Des weiteren ist mit dem Nutzungsrecht das Recht verbunden, die auf dem Grundstück gelegene Zufahrt von der öffentlichen Straße H. zum Wohngebäude nebst der Nutzung eines PKW-Stellplatzes verbunden.
Mit dem unbelasteten ¾ Miteigentumsanteil an dem vorstehend genannten Grundbesitz ist das zeitlich unbegrenzte Nutzungsrecht an sämtlichen übrigen Räumlichkeiten der in dem vorgenannten Objekt im Erdgeschoss befindlichen Wohnung verbunden.
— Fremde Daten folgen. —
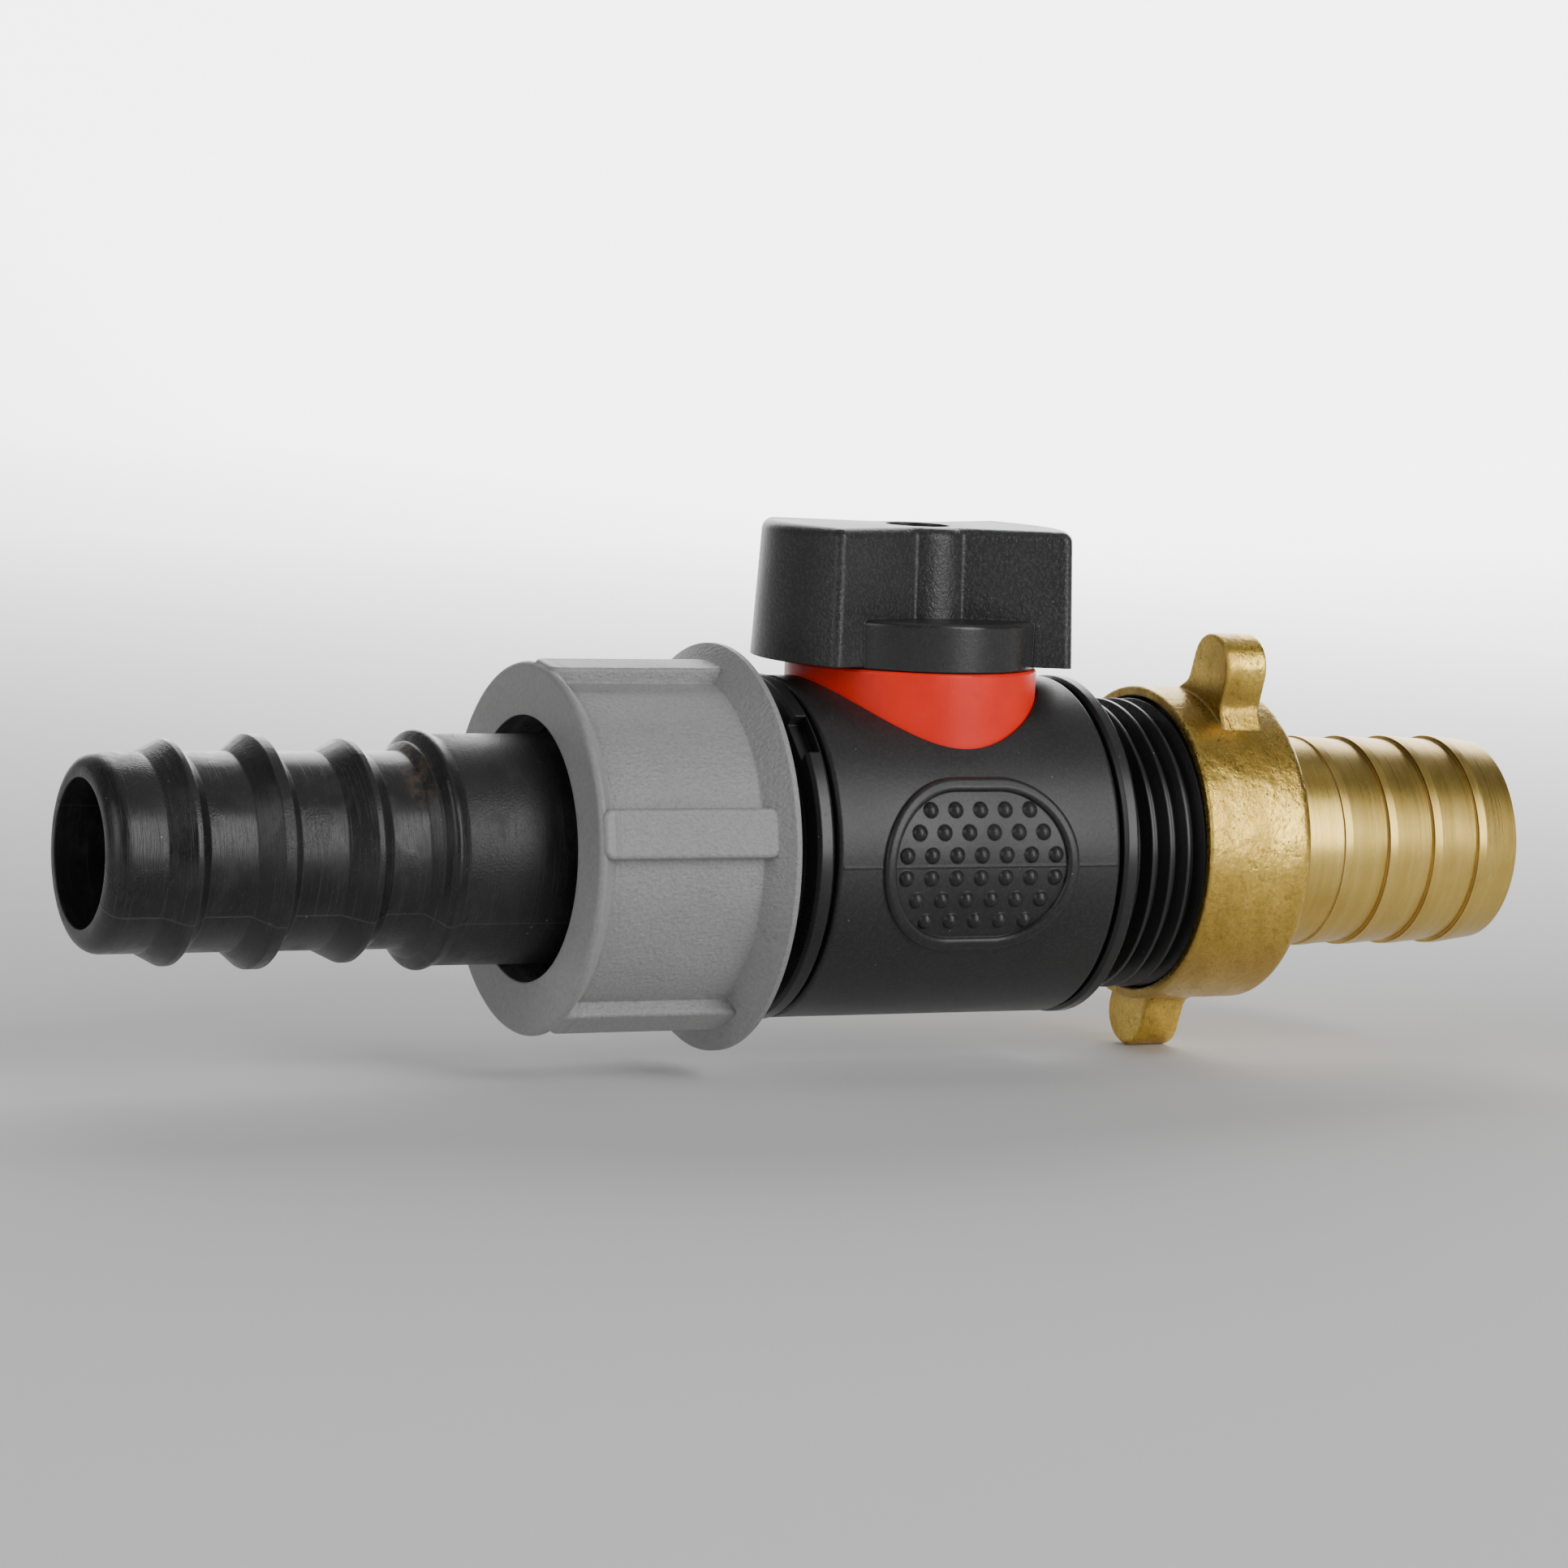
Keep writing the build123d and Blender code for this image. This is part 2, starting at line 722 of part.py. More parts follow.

Mit diesem Nutzungsrecht ist des weiteren die Nutzung der übrigen Grundstücksfläche verbunden, soweit diese nicht zur gemeinschaftlichen Nutzung vorgesehen ist.
...
(5) Die vorstehend in Abs. 2 getroffene Nutzungsvereinbarung soll grundbuchlich gesichert werden. Die übrigen Vereinbarungen sind nur schuldrechtlich."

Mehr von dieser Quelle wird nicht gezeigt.